* **REQUIRED WORK**:
Search the material for the word "else" and report each line where it turns up.

* **CAD and scene scripts**:
>>>>>

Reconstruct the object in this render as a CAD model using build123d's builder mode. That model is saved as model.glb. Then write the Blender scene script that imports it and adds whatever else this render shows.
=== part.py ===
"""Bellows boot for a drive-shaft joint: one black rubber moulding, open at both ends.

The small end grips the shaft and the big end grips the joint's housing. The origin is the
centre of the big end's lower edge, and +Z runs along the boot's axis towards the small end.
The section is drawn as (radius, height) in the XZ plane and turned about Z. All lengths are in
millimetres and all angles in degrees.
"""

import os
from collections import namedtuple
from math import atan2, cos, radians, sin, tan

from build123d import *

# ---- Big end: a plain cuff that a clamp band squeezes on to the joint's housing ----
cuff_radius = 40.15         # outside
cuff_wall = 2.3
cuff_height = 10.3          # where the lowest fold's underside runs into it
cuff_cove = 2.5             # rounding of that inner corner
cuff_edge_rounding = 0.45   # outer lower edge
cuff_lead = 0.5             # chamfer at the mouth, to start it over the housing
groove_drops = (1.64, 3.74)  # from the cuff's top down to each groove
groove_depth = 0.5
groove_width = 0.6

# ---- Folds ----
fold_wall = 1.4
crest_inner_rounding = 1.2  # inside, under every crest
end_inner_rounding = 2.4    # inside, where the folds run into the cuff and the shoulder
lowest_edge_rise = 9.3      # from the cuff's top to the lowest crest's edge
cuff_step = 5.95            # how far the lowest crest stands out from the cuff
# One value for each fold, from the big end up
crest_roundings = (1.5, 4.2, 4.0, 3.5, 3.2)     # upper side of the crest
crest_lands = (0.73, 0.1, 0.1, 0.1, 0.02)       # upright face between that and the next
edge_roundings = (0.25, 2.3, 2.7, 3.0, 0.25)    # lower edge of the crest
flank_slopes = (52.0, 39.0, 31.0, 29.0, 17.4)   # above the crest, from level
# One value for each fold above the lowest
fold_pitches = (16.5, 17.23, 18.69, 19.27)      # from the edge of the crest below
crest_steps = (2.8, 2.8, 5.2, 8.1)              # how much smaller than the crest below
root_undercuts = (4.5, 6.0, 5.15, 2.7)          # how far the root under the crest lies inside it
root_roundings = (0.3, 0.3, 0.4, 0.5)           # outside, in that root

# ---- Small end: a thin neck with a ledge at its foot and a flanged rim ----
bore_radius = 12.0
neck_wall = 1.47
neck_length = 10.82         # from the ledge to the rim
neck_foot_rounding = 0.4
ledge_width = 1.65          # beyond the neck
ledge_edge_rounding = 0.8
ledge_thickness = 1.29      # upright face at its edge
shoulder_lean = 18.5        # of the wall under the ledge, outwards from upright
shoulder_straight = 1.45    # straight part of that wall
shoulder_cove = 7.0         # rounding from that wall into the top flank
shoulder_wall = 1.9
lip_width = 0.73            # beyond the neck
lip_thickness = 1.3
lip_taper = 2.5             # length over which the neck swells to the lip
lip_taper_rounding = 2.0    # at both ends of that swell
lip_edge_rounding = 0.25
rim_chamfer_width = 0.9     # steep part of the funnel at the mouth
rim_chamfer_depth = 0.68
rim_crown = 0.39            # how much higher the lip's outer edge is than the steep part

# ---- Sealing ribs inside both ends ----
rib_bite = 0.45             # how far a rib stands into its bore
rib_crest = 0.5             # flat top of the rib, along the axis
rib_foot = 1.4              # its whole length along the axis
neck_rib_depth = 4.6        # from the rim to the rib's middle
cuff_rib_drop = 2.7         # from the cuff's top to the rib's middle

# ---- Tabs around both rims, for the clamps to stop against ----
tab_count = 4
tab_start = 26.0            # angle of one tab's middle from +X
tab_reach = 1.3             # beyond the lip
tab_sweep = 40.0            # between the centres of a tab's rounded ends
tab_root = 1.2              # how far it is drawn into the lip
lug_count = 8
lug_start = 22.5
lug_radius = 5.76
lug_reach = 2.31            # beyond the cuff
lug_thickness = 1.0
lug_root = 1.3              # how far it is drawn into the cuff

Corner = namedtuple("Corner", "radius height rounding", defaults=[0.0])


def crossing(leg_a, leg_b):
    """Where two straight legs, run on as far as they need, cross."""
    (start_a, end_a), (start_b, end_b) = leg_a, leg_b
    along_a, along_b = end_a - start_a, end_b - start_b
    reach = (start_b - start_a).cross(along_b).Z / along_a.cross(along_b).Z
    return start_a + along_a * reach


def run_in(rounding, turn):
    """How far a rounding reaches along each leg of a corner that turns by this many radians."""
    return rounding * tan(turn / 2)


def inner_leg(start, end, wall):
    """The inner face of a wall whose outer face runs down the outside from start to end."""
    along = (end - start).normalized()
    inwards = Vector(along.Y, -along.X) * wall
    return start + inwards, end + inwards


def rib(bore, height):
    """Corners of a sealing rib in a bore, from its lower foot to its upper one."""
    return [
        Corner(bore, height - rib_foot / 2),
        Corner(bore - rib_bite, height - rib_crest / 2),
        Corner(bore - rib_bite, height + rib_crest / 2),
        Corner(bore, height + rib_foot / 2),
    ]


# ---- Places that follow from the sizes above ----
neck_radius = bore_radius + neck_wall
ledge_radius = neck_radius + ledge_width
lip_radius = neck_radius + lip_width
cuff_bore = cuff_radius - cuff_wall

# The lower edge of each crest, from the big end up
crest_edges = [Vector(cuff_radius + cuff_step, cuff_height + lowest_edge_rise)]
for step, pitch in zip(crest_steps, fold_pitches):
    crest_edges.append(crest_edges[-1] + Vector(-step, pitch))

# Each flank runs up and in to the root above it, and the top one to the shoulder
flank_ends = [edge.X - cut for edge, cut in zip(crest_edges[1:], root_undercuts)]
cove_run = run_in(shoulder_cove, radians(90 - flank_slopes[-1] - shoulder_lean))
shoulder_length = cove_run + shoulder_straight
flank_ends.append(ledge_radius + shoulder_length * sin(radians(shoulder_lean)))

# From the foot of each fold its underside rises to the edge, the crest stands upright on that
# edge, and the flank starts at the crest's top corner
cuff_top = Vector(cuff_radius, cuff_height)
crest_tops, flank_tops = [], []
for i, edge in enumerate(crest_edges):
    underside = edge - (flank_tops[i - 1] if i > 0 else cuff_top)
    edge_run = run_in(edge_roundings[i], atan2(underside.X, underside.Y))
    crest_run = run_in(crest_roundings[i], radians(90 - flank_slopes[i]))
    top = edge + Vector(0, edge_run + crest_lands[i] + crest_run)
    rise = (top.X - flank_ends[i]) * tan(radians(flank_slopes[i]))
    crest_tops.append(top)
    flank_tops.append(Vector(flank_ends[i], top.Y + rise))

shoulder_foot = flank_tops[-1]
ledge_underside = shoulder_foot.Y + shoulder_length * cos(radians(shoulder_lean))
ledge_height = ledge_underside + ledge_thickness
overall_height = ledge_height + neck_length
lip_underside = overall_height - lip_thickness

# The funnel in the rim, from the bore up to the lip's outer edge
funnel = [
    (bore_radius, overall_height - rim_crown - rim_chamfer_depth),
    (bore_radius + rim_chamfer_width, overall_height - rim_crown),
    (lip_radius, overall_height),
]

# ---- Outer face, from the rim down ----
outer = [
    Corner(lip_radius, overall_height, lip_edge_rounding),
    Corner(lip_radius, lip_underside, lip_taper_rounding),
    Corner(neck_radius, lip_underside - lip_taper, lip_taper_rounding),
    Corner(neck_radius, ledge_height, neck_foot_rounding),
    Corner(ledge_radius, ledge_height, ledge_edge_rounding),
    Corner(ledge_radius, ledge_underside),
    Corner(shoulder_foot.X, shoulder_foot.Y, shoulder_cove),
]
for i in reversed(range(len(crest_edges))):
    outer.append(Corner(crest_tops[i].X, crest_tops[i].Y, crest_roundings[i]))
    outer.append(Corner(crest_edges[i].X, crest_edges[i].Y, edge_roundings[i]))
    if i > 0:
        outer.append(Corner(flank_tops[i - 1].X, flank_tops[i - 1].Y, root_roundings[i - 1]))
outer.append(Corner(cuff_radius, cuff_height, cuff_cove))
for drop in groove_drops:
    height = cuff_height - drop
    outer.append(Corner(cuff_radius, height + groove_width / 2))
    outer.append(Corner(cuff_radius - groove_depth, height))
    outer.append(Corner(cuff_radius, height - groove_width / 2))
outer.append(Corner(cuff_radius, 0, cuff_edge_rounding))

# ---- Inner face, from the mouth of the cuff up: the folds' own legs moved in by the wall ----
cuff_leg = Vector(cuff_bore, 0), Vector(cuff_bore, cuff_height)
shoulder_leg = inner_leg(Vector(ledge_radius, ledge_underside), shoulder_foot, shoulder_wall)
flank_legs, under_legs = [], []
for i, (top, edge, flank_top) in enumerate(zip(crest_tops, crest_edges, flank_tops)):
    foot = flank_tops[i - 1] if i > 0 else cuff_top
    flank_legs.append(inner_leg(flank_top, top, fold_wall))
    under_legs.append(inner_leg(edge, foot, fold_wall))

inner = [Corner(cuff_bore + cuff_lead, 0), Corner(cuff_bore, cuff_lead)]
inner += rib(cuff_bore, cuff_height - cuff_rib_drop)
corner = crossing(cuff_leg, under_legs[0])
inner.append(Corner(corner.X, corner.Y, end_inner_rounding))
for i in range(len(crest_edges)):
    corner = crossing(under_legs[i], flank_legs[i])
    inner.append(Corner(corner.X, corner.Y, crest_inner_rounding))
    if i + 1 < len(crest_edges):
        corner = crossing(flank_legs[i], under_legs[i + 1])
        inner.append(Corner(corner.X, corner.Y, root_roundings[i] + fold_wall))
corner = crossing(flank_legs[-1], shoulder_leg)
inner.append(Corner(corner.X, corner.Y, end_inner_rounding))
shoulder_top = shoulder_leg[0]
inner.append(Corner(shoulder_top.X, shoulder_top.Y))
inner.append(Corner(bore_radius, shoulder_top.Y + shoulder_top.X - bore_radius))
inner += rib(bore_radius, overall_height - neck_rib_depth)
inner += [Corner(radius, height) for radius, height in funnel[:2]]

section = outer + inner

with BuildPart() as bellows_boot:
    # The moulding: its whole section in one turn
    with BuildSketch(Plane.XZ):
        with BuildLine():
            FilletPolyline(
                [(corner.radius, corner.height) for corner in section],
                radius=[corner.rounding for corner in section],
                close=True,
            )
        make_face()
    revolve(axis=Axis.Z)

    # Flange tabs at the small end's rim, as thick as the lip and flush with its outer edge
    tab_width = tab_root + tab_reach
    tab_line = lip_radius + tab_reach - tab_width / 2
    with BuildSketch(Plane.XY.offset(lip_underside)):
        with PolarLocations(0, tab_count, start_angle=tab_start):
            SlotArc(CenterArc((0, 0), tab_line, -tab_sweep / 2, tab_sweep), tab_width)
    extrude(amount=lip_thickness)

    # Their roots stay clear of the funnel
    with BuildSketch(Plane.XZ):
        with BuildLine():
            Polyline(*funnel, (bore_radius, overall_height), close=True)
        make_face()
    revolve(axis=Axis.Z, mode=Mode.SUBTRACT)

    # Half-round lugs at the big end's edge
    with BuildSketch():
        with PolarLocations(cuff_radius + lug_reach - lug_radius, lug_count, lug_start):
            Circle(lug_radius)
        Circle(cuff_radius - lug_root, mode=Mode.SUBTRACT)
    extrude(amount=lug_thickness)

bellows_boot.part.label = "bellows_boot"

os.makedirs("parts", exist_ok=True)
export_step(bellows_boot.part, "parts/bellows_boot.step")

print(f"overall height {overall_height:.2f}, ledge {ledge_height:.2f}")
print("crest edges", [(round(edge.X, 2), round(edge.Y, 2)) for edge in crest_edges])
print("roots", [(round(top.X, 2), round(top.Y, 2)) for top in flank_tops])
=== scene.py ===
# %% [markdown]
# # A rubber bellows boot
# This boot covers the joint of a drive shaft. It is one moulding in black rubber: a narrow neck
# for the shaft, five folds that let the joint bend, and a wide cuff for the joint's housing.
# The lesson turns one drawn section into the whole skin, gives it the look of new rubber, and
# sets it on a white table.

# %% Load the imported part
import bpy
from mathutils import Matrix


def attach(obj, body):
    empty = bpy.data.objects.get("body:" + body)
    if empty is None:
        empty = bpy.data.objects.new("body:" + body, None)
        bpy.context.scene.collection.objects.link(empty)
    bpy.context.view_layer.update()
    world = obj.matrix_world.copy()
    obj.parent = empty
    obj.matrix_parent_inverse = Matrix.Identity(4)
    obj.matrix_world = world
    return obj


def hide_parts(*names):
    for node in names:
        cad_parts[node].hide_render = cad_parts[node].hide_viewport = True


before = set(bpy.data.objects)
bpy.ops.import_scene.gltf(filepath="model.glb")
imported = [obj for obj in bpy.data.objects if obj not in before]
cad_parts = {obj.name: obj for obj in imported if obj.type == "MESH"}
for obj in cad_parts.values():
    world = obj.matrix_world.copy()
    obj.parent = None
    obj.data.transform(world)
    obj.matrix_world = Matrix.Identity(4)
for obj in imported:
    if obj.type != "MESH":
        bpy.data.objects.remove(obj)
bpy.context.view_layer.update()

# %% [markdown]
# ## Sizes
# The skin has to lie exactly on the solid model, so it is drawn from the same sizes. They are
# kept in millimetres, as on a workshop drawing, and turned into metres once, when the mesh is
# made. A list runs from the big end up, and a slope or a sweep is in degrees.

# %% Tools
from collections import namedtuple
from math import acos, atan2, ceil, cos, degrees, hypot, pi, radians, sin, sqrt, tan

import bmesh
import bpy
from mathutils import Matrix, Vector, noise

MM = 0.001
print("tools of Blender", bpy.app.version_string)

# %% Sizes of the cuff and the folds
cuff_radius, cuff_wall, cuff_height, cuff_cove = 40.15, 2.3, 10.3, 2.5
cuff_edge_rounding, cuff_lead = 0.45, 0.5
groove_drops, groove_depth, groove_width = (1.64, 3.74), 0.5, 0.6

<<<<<
>>>>>

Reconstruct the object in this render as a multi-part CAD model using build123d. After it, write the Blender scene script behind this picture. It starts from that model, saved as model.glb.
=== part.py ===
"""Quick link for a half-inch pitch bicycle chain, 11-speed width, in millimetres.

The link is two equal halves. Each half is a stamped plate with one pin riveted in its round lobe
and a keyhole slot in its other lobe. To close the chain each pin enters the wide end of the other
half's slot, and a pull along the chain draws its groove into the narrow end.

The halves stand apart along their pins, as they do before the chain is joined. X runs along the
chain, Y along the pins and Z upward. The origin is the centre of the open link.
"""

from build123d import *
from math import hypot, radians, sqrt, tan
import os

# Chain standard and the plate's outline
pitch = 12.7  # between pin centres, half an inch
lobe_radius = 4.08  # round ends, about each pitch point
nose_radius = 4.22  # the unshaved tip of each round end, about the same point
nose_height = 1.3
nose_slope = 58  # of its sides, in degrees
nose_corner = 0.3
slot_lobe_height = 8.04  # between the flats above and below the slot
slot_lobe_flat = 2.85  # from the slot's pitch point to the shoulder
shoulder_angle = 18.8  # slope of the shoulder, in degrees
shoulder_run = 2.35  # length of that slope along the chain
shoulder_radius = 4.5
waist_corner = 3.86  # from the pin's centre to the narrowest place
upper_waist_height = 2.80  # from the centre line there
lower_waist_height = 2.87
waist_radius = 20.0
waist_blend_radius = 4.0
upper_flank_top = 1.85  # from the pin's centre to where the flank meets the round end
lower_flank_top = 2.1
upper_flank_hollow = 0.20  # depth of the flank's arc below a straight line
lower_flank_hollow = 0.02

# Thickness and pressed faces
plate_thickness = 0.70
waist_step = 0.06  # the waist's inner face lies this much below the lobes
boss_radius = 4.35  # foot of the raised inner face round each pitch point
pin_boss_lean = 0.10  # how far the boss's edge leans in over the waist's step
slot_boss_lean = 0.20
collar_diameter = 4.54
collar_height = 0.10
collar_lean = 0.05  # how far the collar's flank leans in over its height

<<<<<
>>>>>

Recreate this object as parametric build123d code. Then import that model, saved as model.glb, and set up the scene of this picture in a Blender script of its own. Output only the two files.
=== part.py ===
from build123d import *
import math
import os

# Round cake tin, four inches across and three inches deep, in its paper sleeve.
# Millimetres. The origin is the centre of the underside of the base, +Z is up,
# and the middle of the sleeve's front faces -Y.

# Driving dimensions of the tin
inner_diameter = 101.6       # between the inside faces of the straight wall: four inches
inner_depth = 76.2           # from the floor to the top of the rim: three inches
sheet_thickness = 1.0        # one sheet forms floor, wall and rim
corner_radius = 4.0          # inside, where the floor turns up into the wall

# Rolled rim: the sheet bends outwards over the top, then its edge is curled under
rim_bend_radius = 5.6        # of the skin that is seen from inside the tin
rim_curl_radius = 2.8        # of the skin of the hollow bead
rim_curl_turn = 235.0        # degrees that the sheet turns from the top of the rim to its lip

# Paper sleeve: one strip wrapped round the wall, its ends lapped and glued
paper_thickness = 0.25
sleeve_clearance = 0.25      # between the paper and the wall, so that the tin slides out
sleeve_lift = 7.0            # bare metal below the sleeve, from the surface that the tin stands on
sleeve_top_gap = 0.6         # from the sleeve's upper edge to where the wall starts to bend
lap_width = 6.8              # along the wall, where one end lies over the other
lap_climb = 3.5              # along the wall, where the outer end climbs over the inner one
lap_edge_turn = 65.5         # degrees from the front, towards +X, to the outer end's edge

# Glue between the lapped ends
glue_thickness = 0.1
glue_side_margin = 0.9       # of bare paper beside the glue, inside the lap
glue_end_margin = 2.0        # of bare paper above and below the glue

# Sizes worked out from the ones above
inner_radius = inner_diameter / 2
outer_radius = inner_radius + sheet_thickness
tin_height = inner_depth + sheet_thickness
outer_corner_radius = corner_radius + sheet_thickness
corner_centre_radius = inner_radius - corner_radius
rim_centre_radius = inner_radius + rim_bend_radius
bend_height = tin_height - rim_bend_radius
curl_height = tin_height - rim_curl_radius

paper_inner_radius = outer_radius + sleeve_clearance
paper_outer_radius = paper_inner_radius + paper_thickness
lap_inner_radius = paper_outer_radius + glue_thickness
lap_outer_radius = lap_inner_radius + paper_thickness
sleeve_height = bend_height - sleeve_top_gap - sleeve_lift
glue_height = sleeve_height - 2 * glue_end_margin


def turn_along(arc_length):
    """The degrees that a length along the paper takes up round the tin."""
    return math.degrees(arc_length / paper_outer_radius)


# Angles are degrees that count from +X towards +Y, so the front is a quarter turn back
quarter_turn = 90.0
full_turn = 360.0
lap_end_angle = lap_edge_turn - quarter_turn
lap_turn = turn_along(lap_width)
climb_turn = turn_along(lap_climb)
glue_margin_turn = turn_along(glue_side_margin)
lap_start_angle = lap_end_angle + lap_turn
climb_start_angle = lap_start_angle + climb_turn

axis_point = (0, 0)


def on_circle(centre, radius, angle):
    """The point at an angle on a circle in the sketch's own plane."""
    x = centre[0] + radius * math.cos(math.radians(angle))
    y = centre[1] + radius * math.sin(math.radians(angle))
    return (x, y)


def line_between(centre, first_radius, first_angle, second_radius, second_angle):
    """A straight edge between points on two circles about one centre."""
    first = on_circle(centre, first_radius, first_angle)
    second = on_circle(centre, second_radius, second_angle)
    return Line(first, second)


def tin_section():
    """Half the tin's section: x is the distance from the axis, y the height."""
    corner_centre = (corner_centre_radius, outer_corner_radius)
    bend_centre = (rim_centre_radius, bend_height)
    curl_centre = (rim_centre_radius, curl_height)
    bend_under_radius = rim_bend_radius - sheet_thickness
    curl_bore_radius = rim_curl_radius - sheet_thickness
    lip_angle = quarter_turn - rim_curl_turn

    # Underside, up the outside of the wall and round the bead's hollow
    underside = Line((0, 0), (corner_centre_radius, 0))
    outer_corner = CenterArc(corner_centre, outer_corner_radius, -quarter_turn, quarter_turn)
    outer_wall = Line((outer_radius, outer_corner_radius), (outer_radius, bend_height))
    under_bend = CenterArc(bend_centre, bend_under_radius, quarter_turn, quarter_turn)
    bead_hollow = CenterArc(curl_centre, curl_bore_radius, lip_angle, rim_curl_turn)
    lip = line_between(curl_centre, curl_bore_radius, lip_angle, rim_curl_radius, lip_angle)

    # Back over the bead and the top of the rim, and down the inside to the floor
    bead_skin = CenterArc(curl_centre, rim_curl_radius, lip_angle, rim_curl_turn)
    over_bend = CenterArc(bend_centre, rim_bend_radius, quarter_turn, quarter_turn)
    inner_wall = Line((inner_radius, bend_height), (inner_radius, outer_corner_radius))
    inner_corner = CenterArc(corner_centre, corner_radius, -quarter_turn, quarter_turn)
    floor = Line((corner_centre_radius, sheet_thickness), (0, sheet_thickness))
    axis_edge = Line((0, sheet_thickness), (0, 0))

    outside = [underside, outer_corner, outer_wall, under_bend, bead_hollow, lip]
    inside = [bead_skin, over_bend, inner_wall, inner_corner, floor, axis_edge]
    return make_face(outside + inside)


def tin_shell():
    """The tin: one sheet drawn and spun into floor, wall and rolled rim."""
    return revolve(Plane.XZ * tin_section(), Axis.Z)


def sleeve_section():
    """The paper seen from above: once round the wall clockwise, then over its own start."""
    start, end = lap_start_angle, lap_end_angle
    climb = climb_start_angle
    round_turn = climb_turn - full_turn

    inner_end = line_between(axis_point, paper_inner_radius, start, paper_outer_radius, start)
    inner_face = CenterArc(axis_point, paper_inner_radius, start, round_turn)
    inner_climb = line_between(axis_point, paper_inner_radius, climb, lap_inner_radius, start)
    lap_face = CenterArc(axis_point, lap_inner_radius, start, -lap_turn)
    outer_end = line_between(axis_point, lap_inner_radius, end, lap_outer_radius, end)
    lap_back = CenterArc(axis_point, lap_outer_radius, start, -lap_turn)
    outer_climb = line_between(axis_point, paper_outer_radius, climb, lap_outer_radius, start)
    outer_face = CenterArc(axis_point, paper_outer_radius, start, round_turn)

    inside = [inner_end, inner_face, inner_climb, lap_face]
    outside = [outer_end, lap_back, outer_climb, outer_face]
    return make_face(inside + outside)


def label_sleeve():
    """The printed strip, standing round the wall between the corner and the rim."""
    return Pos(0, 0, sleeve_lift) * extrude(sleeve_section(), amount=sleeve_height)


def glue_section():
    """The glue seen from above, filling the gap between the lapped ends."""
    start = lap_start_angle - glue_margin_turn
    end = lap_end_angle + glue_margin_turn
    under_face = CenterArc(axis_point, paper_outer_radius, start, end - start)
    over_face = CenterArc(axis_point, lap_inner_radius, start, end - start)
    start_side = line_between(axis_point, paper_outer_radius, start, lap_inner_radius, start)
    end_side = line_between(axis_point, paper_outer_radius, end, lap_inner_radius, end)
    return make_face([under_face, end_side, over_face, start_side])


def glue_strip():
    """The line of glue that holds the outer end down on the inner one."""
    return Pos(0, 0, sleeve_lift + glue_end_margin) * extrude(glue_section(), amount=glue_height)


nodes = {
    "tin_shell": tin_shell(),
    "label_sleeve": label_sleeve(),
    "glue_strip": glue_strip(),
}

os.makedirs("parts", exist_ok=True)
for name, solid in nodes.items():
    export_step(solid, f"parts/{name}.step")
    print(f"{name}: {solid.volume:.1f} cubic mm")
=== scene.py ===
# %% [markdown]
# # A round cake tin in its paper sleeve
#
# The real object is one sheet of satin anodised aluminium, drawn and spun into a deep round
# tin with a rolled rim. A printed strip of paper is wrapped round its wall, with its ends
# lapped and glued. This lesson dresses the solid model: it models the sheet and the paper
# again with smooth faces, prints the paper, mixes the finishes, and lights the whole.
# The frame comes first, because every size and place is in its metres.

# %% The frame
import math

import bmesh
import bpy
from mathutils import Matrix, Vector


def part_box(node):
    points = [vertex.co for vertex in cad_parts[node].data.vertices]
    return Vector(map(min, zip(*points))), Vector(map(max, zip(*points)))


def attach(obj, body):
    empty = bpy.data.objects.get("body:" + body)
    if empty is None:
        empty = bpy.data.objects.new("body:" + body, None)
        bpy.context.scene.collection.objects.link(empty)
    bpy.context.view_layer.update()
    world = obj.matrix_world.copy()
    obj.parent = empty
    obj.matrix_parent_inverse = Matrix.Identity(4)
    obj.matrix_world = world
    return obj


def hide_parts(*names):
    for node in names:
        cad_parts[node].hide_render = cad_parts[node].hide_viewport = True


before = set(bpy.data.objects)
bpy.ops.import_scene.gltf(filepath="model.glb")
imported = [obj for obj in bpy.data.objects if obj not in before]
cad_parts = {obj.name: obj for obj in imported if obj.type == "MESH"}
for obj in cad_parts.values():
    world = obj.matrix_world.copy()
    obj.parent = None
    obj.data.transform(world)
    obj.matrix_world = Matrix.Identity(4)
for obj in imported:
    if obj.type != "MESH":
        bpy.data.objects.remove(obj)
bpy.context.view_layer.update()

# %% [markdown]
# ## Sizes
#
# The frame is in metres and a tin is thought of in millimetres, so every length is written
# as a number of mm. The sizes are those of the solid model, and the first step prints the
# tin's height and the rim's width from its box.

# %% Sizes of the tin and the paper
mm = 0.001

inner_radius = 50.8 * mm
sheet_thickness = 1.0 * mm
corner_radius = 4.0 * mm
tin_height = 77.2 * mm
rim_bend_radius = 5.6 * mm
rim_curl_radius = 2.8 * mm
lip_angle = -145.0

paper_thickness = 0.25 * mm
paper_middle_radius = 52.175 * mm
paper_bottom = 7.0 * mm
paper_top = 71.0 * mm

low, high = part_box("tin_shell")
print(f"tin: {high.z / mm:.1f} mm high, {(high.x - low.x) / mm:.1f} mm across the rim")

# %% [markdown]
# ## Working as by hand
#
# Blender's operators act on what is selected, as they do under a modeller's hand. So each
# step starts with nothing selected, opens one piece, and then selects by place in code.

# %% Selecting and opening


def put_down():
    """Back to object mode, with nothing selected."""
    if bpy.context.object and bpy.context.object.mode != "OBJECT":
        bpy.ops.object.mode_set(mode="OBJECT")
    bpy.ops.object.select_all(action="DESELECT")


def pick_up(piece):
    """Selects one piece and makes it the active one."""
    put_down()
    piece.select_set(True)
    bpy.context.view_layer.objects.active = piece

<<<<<

* **OUTPUT OF THE TASK**:
Reconstruct the object in this render as a CAD model using build123d's builder mode. That model is saved as model.glb. Then write the Blender scene script that imports it and adds whatever else this render shows.
    underside = edge - (flank_tops[i - 1] if i > 0 else cuff_top)
    foot = flank_tops[i - 1] if i > 0 else cuff_top